- Problem statement:
Copy exactly the lines from the start of the data below through the one that carries "const NUT_TURN_DEG = -3;", and only those.

- Information supplied:
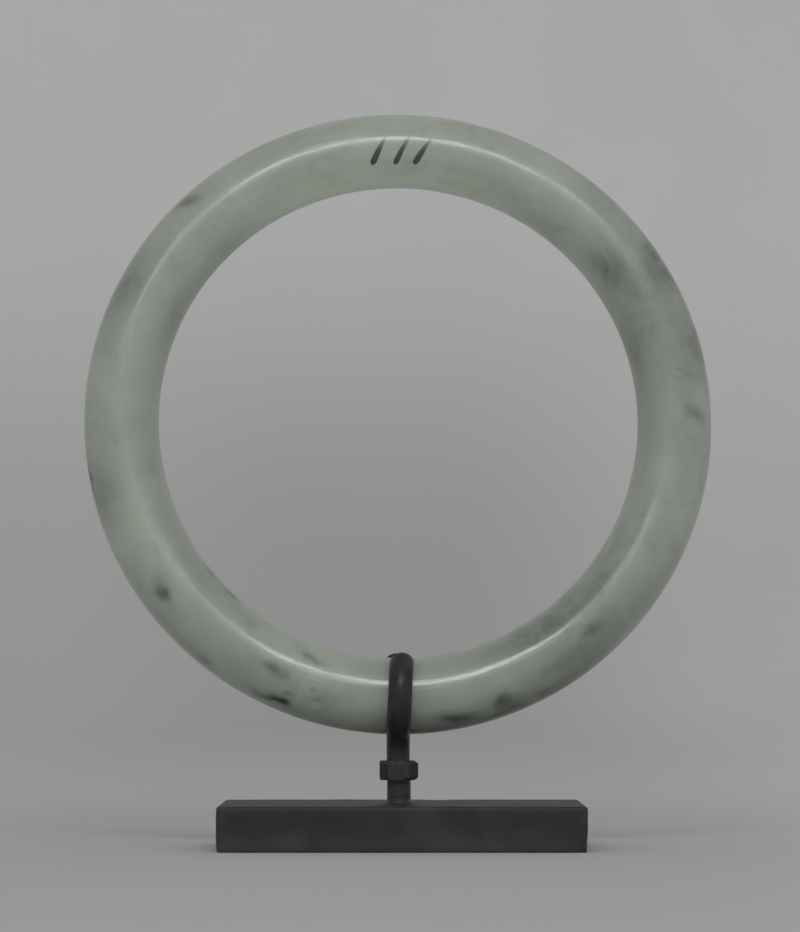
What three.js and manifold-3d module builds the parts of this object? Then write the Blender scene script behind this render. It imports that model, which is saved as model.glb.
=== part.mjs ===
// A plain jade bangle, held upright by the small metal stand it is shown on.
//
// Millimetres, +Z up. The origin is on the underside of the foot block, under the stem's axis.
// The front, where the photograph was taken from, looks along +Y, with +X to the right.

import * as THREE from 'three';
import { mergeVertices } from 'three/addons/utils/BufferGeometryUtils.js';
import { RoundedBoxGeometry } from 'three/addons/geometries/RoundedBoxGeometry.js';
import Module from 'manifold-3d';

const wasm = await Module();
wasm.setup();

// Gap between pieces that touch in the real object
const CLEARANCE = 0.3;

// Ring
const RING_OUTER_DIAMETER = 92;
const RING_SECTION_DIAMETER = 10.85;
const RING_LEAN_DEG = 7;
const RING_TURN_DEG = 1.5;

// Foot block
const BLOCK_WIDTH = 52.6;
const BLOCK_DEPTH = 31;
const BLOCK_HEIGHT = 6.5;
const BLOCK_EDGE_RADIUS = 0.55;
const BLOCK_SHIFT_X = 0.43;
const BLOCK_FLOOR_UNDER_HOLE = 2.2;

// Stem
const STEM_DIAMETER = 3.3;
const STEM_NECK_ABOVE_NUT = 2.2;
const FOOT_FLARE_WIDTH = 0.3;
const FOOT_FLARE_HEIGHT = 0.4;

// Nut
const NUT_HEIGHT = 2.8;
const NUT_ABOVE_BLOCK = 3.3;
const NUT_WALL = 0.5;
const NUT_CHAMFER = 0.35;
const NUT_TURN_DEG = -3;

// Jaws
const KERF_WIDTH = 0.4;
const KERF_FLOOR_ABOVE_NUT = 0.3;
const JAW_WIDTH = 3.5;
const JAW_ROOT_BEND_RADIUS = 2;
const JAW_OPENING_DEG = 54;
const JAW_TIP_DOME_HEIGHT = 1.8;
const JAW_TIP_DOME_MARGIN = 0.1;
const FRONT_JAW_LEAN_DEG = 2.3;
const REAR_JAW_LEAN_DEG = -0.7;

// Facets
const RING_SIDES_ROUND = 96;
const RING_SIDES_SECTION = 28;
const ROD_SIDES = 32;
const JAW_STEPS = 30;
const JAW_OUTLINE_SIDES = 10;
const BLOCK_EDGE_SEGMENTS = 3;

// How far a cutting tool runs past what it cuts
const CUT_OVERRUN = 1;

// Radii and heights that follow from the sizes above
const stemRadius = STEM_DIAMETER / 2;
const sectionRadius = RING_SECTION_DIAMETER / 2;
const centreLineRadius = (RING_OUTER_DIAMETER - RING_SECTION_DIAMETER) / 2;
const nutBottomZ = BLOCK_HEIGHT + NUT_ABOVE_BLOCK;
const nutTopZ = nutBottomZ + NUT_HEIGHT;
const jawThickness = stemRadius - KERF_WIDTH / 2;
const jawInnerRadius = sectionRadius + CLEARANCE;
const jawOuterRadius = jawInnerRadius + jawThickness;
const sectionCentreZ = nutTopZ + STEM_NECK_ABOVE_NUT + jawOuterRadius;

const { degToRad } = THREE.MathUtils;

// A closed geometry as a solid that can be joined and cut
function toSolid(geometry) {
  const bare = geometry.clone();
  bare.deleteAttribute('normal');
  bare.deleteAttribute('uv');
  const merged = mergeVertices(bare);
  return new wasm.Manifold(new wasm.Mesh({
    numProp: 3,
    vertProperties: new Float32Array(merged.attributes.position.array),
    triVerts: new Uint32Array(merged.index.array),
  }));
}

function toMesh(name, solid, material) {
  const { vertProperties, triVerts } = solid.getMesh();
  const geometry = new THREE.BufferGeometry();
  geometry.setAttribute('position', new THREE.BufferAttribute(vertProperties, 3));
  geometry.setIndex(new THREE.BufferAttribute(triVerts, 1));
  geometry.computeVertexNormals();
  const mesh = new THREE.Mesh(geometry, material);
  mesh.name = name;
  return mesh;
}

// A solid turned about the Z axis, from corners [radius, z] that start and end on the axis
function turned(corners) {
  const profile = corners.map(([radius, z]) => new THREE.Vector2(radius, z));
  const geometry = new THREE.LatheGeometry(profile, ROD_SIDES);
  geometry.rotateX(degToRad(90));
  return toSolid(geometry);
}

function rod(radius, fromZ, toZ) {
  return turned([[0, fromZ], [radius, fromZ], [radius, toZ], [0, toZ]]);
}

// Ring: one round section carried round a circle, stood up, leaned back and swung a little
function makeRing() {
  const material = new THREE.MeshStandardMaterial({ color: 0x8b9384, roughness: 0.25, metalness: 0 });
  const geometry = new THREE.TorusGeometry(
    centreLineRadius, sectionRadius, RING_SIDES_SECTION, RING_SIDES_ROUND);
  const ring = new THREE.Mesh(geometry, material);
  ring.name = 'jade_bangle';
  ring.rotation.x = degToRad(90);
  ring.position.z = centreLineRadius;

  const leaning = new THREE.Group();
  leaning.rotation.x = degToRad(-RING_LEAN_DEG);
  leaning.add(ring);

  const seat = new THREE.Group();
  seat.position.z = sectionCentreZ;
  seat.rotation.z = degToRad(RING_TURN_DEG);
  seat.add(leaning);
  return seat;
}

// Foot block: every edge eased, with a blind hole for the stem
function makeBlock() {
  const material = new THREE.MeshStandardMaterial({ color: 0x2b2c2d, roughness: 0.6, metalness: 0.2 });
  const body = new RoundedBoxGeometry(
    BLOCK_WIDTH, BLOCK_DEPTH, BLOCK_HEIGHT, BLOCK_EDGE_SEGMENTS, BLOCK_EDGE_RADIUS);
  body.translate(BLOCK_SHIFT_X, 0, BLOCK_HEIGHT / 2);
  const hole = rod(stemRadius + CLEARANCE, BLOCK_FLOOR_UNDER_HOLE, BLOCK_HEIGHT + CUT_OVERRUN);
  return toMesh('stand_block', toSolid(body).subtract(hole), material);
}

// Nut: a hexagon with a flat to the front, its corners turned off above and below
function makeNut() {
  const material = new THREE.MeshStandardMaterial({ color: 0x2e2f30, roughness: 0.5, metalness: 0.3 });
  const boreRadius = stemRadius + CLEARANCE;
  const cornerRadius = (boreRadius + NUT_WALL) / Math.cos(degToRad(30));
  const outline = new THREE.Shape();
  outline.moveTo(cornerRadius, 0);
  for (let corner = 1; corner < 6; corner += 1) {
    const angle = degToRad(60 * corner);
    outline.lineTo(cornerRadius * Math.cos(angle), cornerRadius * Math.sin(angle));
  }
  const prism = new THREE.ExtrudeGeometry(outline, { depth: NUT_HEIGHT, bevelEnabled: false });
  prism.translate(0, 0, nutBottomZ);
  const chamfered = turned([
    [0, nutBottomZ],
    [cornerRadius - NUT_CHAMFER, nutBottomZ],
    [cornerRadius, nutBottomZ + NUT_CHAMFER],
    [cornerRadius, nutTopZ - NUT_CHAMFER],
    [cornerRadius - NUT_CHAMFER, nutTopZ],
    [0, nutTopZ],
  ]);
  const bore = rod(boreRadius, nutBottomZ - CUT_OVERRUN, nutTopZ + CUT_OVERRUN);
  const nut = toMesh('hex_nut', toSolid(prism).intersect(chamfered).subtract(bore), material);
  nut.rotation.z = degToRad(NUT_TURN_DEG);
  return nut;
}

// A route in the plane x = 0, drawn as [distance to the front, z], whose section never twists
class SideRoute extends THREE.Curve {
  constructor(path) {
    super();
    this.path = path;
  }

  getPoint(t, target = new THREE.Vector3()) {
    const { x, y } = this.path.getPoint(t);
    return target.set(0, -x, y);
  }

  computeFrenetFrames(steps) {
    const tangents = [];
    const normals = [];
    const binormals = [];
    for (let step = 0; step <= steps; step += 1) {
      const tangent = this.getTangentAt(step / steps);
      const normal = new THREE.Vector3(-1, 0, 0);
      tangents.push(tangent);
      normals.push(normal);
      binormals.push(new THREE.Vector3().crossVectors(tangent, normal));
    }
    return { tangents, normals, binormals };
  }
}

// Jaw, drawn as the front one: half of the split rod, bent out and then round the ring, with a domed tip
function makeJaw() {
  const kerfFace = KERF_WIDTH / 2;
  const bendCentre = kerfFace + JAW_ROOT_BEND_RADIUS;
  const bendDrop = Math.sqrt((jawInnerRadius + JAW_ROOT_BEND_RADIUS) ** 2 - bendCentre ** 2);
  const bendZ = sectionCentreZ - bendDrop;
  const meetingAngle = Math.atan2(bendDrop, bendCentre);
  const tipAngle = degToRad(90 - JAW_OPENING_DEG / 2);

  const path = new THREE.Path();
  path.moveTo(kerfFace, nutTopZ);
  path.lineTo(kerfFace, bendZ);
  path.absarc(bendCentre, bendZ, JAW_ROOT_BEND_RADIUS, Math.PI, Math.PI - meetingAngle, true);
  path.absarc(0, sectionCentreZ, jawInnerRadius, -meetingAngle, tipAngle, false);

  const section = new THREE.Shape();
  section.moveTo(JAW_WIDTH / 2, 0);
  section.absellipse(0, 0, JAW_WIDTH / 2, jawThickness, 0, Math.PI, false);
  const bar = new THREE.ExtrudeGeometry(section, {
    steps: JAW_STEPS,
    curveSegments: JAW_OUTLINE_SIDES,
    extrudePath: new SideRoute(path),
  });

  const apexZ = sectionCentreZ + jawOuterRadius * Math.sin(tipAngle);
  const shoulderZ = apexZ - JAW_TIP_DOME_HEIGHT;
  const reach = jawOuterRadius + CUT_OVERRUN;
  const kept = new THREE.Shape();
  kept.moveTo(-JAW_WIDTH, 0);
  kept.lineTo(JAW_WIDTH, 0);
  kept.lineTo(JAW_WIDTH, shoulderZ);
  const domeHalfWidth = JAW_WIDTH / 2 + JAW_TIP_DOME_MARGIN;
  kept.absellipse(0, shoulderZ, domeHalfWidth, JAW_TIP_DOME_HEIGHT, 0, Math.PI, false);
  kept.lineTo(-JAW_WIDTH, shoulderZ);
  const dome = new THREE.ExtrudeGeometry(kept, {
    depth: 2 * reach,
    curveSegments: JAW_OUTLINE_SIDES,
    bevelEnabled: false,
  });
  dome.translate(0, 0, -reach);
  dome.rotateX(degToRad(90));
  return toSolid(bar).intersect(toSolid(dome));
}

// A jaw tilted sideways about the place where it leaves the stem
function leaned(jaw, angleDeg) {
  return jaw.translate(0, 0, -nutTopZ).rotate(0, angleDeg, 0).translate(0, 0, nutTopZ);
}

// Clasp: the stem with its seat in the block, and the two jaws that its split end is bent into
function makeClasp() {
  const material = new THREE.MeshStandardMaterial({ color: 0x2e2f30, roughness: 0.5, metalness: 0.3 });
  const flareBottomZ = BLOCK_HEIGHT + CLEARANCE;
  const stem = turned([
    [0, BLOCK_FLOOR_UNDER_HOLE + CLEARANCE],
    [stemRadius, BLOCK_FLOOR_UNDER_HOLE + CLEARANCE],
    [stemRadius, flareBottomZ],
    [stemRadius + FOOT_FLARE_WIDTH, flareBottomZ],
    [stemRadius, flareBottomZ + FOOT_FLARE_HEIGHT],
    [stemRadius, nutTopZ + KERF_FLOOR_ABOVE_NUT],
    [0, nutTopZ + KERF_FLOOR_ABOVE_NUT],
  ]);
  const frontJaw = leaned(makeJaw(), FRONT_JAW_LEAN_DEG);
  const rearJaw = leaned(makeJaw().rotate(0, 0, 180), REAR_JAW_LEAN_DEG);
  return toMesh('stand_clasp', stem.add(frontJaw).add(rearJaw), material);
}

const group = new THREE.Group();
group.add(makeRing(), makeBlock(), makeNut(), makeClasp());

export default group;
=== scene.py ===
from math import asin, atan2, ceil, cos, degrees, exp, pi, radians, sin, sqrt, tan, tau

import bmesh
import bpy
from mathutils import Matrix, Vector, noise


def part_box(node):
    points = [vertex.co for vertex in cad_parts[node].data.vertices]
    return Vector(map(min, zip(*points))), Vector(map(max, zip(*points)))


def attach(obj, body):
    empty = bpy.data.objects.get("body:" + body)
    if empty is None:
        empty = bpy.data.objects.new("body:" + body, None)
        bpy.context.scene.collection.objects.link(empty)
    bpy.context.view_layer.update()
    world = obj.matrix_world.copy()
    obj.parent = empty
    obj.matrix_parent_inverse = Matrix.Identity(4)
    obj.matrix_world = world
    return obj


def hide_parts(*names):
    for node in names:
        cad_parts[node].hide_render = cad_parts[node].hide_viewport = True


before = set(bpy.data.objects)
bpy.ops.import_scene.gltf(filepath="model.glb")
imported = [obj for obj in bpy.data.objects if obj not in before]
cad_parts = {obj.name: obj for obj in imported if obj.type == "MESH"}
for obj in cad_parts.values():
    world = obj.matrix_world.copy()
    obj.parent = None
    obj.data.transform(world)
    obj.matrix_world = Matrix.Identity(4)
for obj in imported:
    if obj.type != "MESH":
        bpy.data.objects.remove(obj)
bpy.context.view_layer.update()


# Foot block
# A bar of mild steel, sawn to length, its edges broken with a file, then painted dark and matt.
# It stands free on its flat underside and carries the stem in a hole drilled in its top.
BLOCK_EDGE_BREAK = 0.00045
BLOCK_EDGE_STEPS = 3
BLOCK_CELL = 0.0006
BLOCK_UNEVENNESS = 0.00004
BLOCK_UNEVEN_WAVES = 180
BLOCK_KNOCK_WAVES = 1500
BLOCK_PAINT = (0.0225, 0.023, 0.0235, 1)
BLOCK_PAINT_THIN = (0.038, 0.0385, 0.039, 1)
BLOCK_RUBBED = (0.075, 0.073, 0.070, 1)
# Pale specks of dust, and also the tone of the painted floor reflection low on the block
BLOCK_SPECK_AND_REFLECTION = (0.16, 0.16, 0.155, 1)
BLOCK_RUBBED_SHARE = 0.55
BLOCK_SPECK_SHARE = 0.7
# Painted reflection of the pale floor: the block painted paler towards its underside
BLOCK_PAINTED_REFLECTION_HEIGHT = 0.0040
BLOCK_PAINTED_REFLECTION_SHARE = 0.14

# Knocks along the edges: where, as shares of the block's half sizes, how wide and how deep
BLOCK_KNOCKS = [
    ((1, -1, -1), 0.0016, 0.00055),
    ((-1, -1, -0.98), 0.0009, 0.00018),
    ((-0.99, -1, 1), 0.0008, 0.00016),
    ((0.62, -1, 1), 0.0010, 0.00010),
    ((-0.45, -1, -1), 0.0013, 0.00010),
    ((1, 0.35, 1), 0.0012, 0.00014),
    ((-1, 0.7, 1), 0.0010, 0.00018),
    ((0.2, 1, 1), 0.0014, 0.00012),
]


def new_piece(name, bm, node_name, material):
    """A finished piece: a closed mesh at the origin, which stands for one CAD node."""
    mesh = bpy.data.meshes.new(name)
    bm.to_mesh(mesh)
    bm.free()
    mesh.shade_smooth()
    mesh.materials.append(material)
    piece = bpy.data.objects.new(name, mesh)
    bpy.context.collection.objects.link(piece)
    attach(piece, "root")
    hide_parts(node_name)


def new_material(name):
    """A material, its node tree and its Principled shader."""
    material = bpy.data.materials.new(name)
    material.use_nodes = True
    tree = material.node_tree
    return material, tree, tree.nodes["Principled BSDF"]


def node(tree, kind, settings=None, **inputs):
    """A shader node. An input is a value, or the output that is linked to it."""
    made = tree.nodes.new("ShaderNode" + kind)
    for key, value in (settings or {}).items():
        setattr(made, key, value)
    for key, value in inputs.items():
        name = key.replace("_", " ")
        socket = made.inputs[int(name[2:])] if name.startswith("in") else made.inputs[name]
        if isinstance(value, bpy.types.NodeSocket):
            tree.links.new(value, socket)
        else:
            socket.default_value = value
    return made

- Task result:
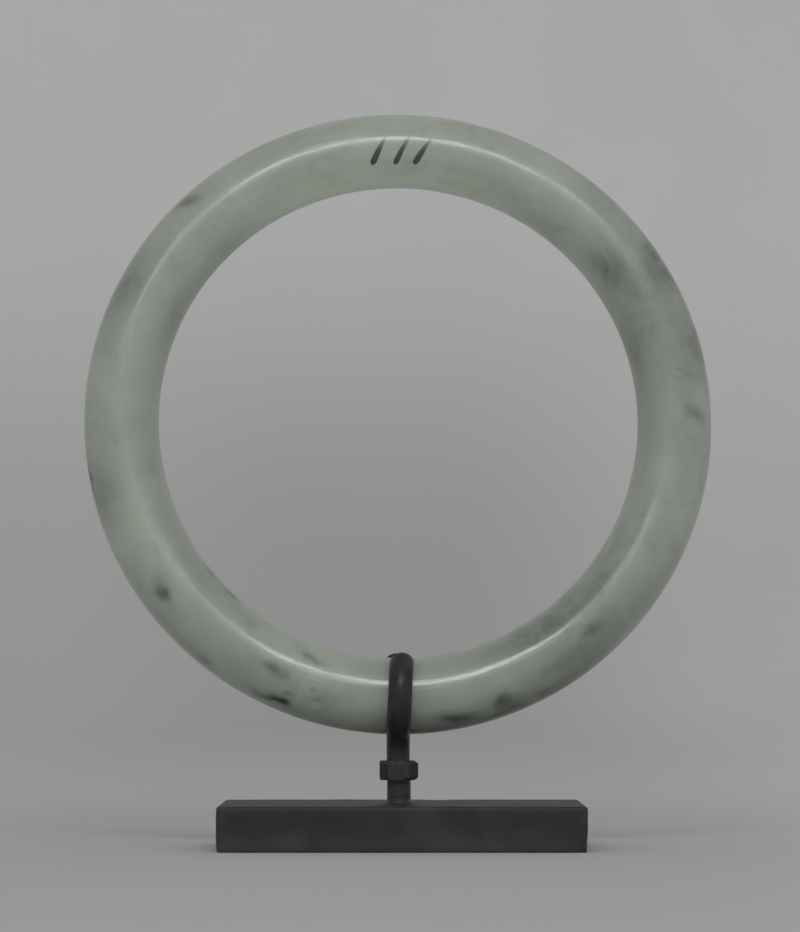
What three.js and manifold-3d module builds the parts of this object? Then write the Blender scene script behind this render. It imports that model, which is saved as model.glb.
=== part.mjs ===
// A plain jade bangle, held upright by the small metal stand it is shown on.
//
// Millimetres, +Z up. The origin is on the underside of the foot block, under the stem's axis.
// The front, where the photograph was taken from, looks along +Y, with +X to the right.

import * as THREE from 'three';
import { mergeVertices } from 'three/addons/utils/BufferGeometryUtils.js';
import { RoundedBoxGeometry } from 'three/addons/geometries/RoundedBoxGeometry.js';
import Module from 'manifold-3d';

const wasm = await Module();
wasm.setup();

// Gap between pieces that touch in the real object
const CLEARANCE = 0.3;

// Ring
const RING_OUTER_DIAMETER = 92;
const RING_SECTION_DIAMETER = 10.85;
const RING_LEAN_DEG = 7;
const RING_TURN_DEG = 1.5;

// Foot block
const BLOCK_WIDTH = 52.6;
const BLOCK_DEPTH = 31;
const BLOCK_HEIGHT = 6.5;
const BLOCK_EDGE_RADIUS = 0.55;
const BLOCK_SHIFT_X = 0.43;
const BLOCK_FLOOR_UNDER_HOLE = 2.2;

// Stem
const STEM_DIAMETER = 3.3;
const STEM_NECK_ABOVE_NUT = 2.2;
const FOOT_FLARE_WIDTH = 0.3;
const FOOT_FLARE_HEIGHT = 0.4;

// Nut
const NUT_HEIGHT = 2.8;
const NUT_ABOVE_BLOCK = 3.3;
const NUT_WALL = 0.5;
const NUT_CHAMFER = 0.35;
const NUT_TURN_DEG = -3;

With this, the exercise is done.